Like any good web service, we plan to scale to keep ahead of our growth, and we have a very generous window for the first year or two. But of course, we are a non-profit with limited funds, and highly dependent on ongoing funding in order to grow. And we may very well wind up issuing certificates for a large percentage of the web within a few years. Without going to far off-topic, my main concern when I talk about capacity is making sure that the capacity we have is allocated fairly and not spent on unused certificates, which is a big risk for a free service. There’s a whole other thread to be had here!

Yes, this is definitely an important benefit. As Eric Mill put it, we need to turn issuance and installation from an emergency into the routine. That’s a big part of why Let’s Encrypt cares so deeply about automation.

This isn’t a policy we can change. It’s established by the Baseline Requirements, and for a good reason. If an earlier certificate was revoked due to key compromise, it would be important that clients be able to get that information. And, as @motoko said, some deployments use a unique private key per frontend.

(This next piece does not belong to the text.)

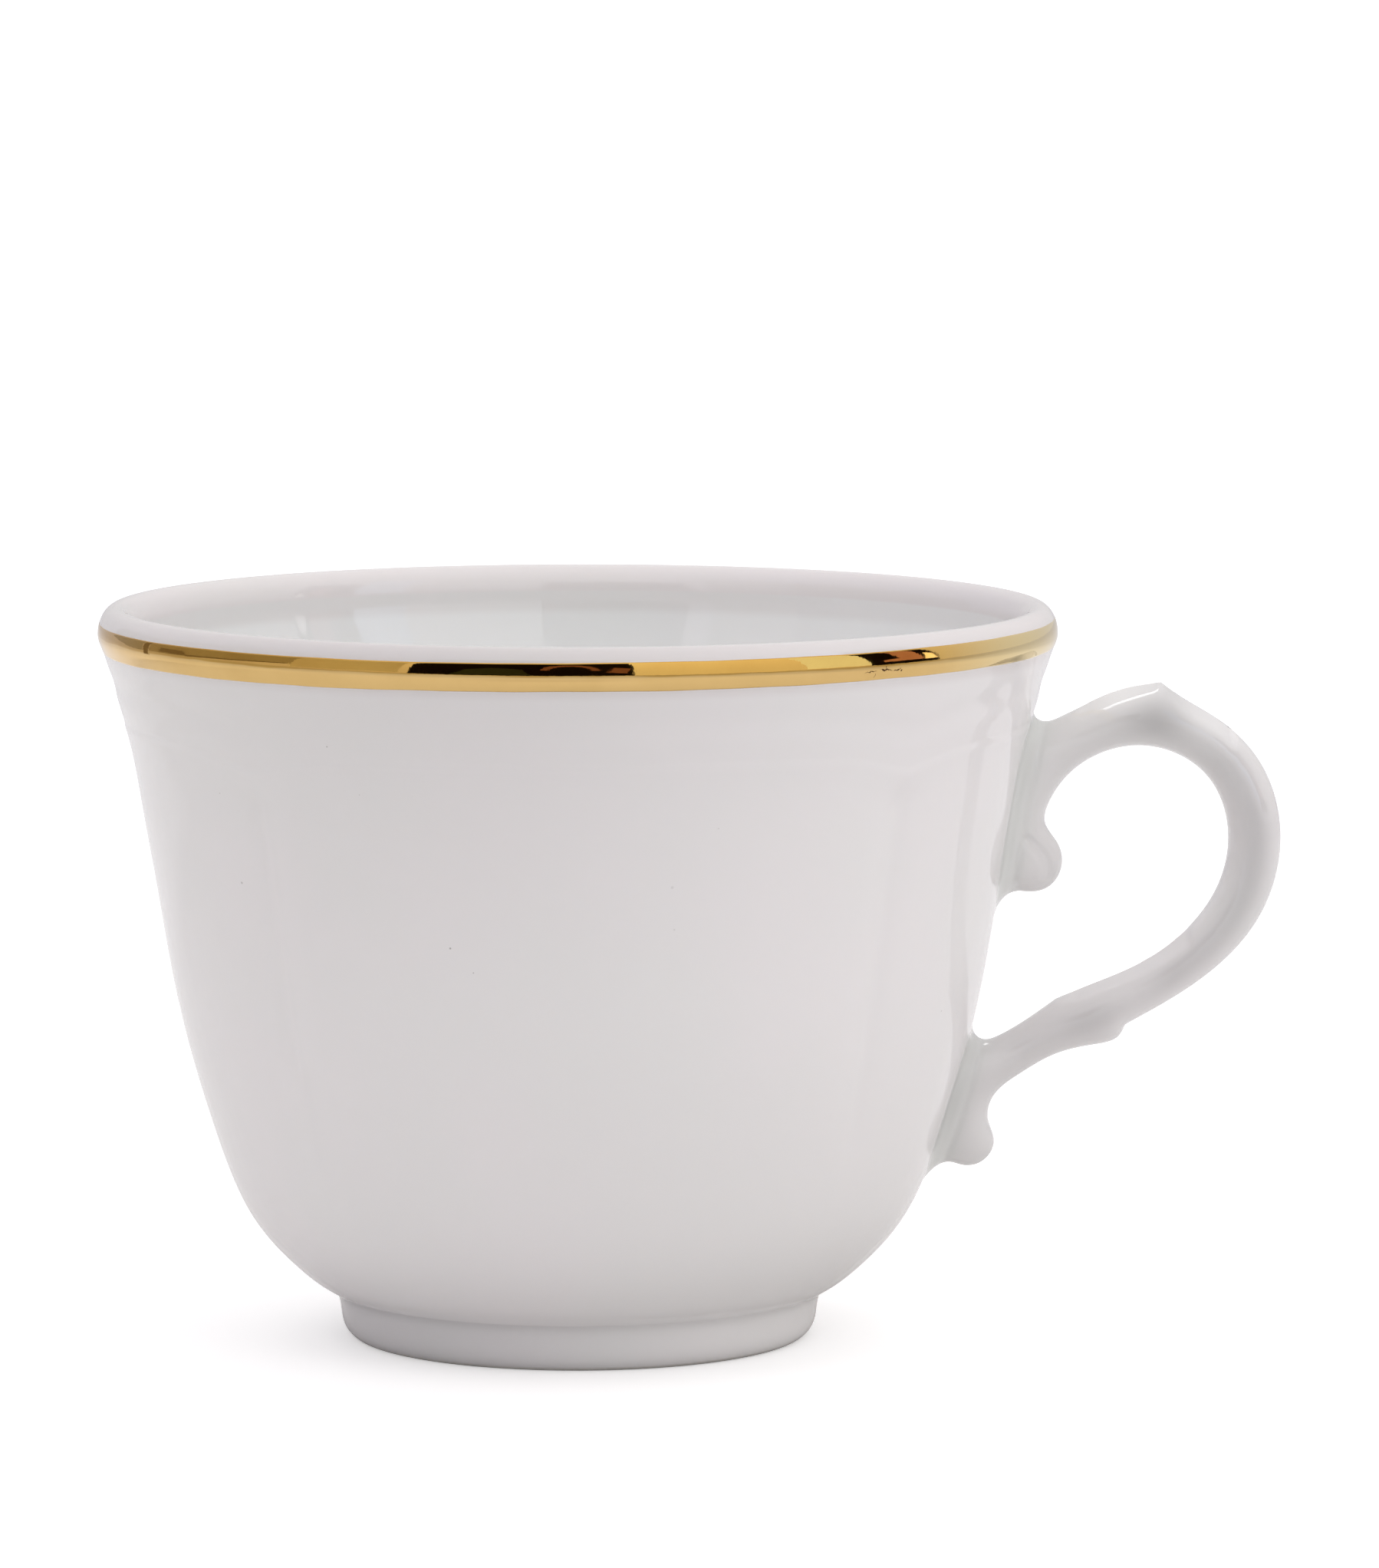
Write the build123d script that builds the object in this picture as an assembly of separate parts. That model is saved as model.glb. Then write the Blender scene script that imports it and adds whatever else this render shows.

Are you going to revoke certificates that you think are not used?


@jsha As far as i understand the baseline requirement the ca have to sign an positive response every 4 days.
But this is clear because it can revoked after 7 days.
But if an certificate was revoked, i would say the negative answer can be valid for the rest of the cert lifetime.
Because it is not like an physical key there i can say i want to use him again.

I know this leaves the point from @motoko with multiple sides. But with the same automation argument you can say they should automate the key distribution and if one server has an compromised key they should change change all with the same fqdn.

Since i am an java coder and can implement the cert reneval inside the keymanager it is no problem for me.
But there are lot of hosters that provide only webgui for cert deployment to their customers. So i can see why many people like longer duration.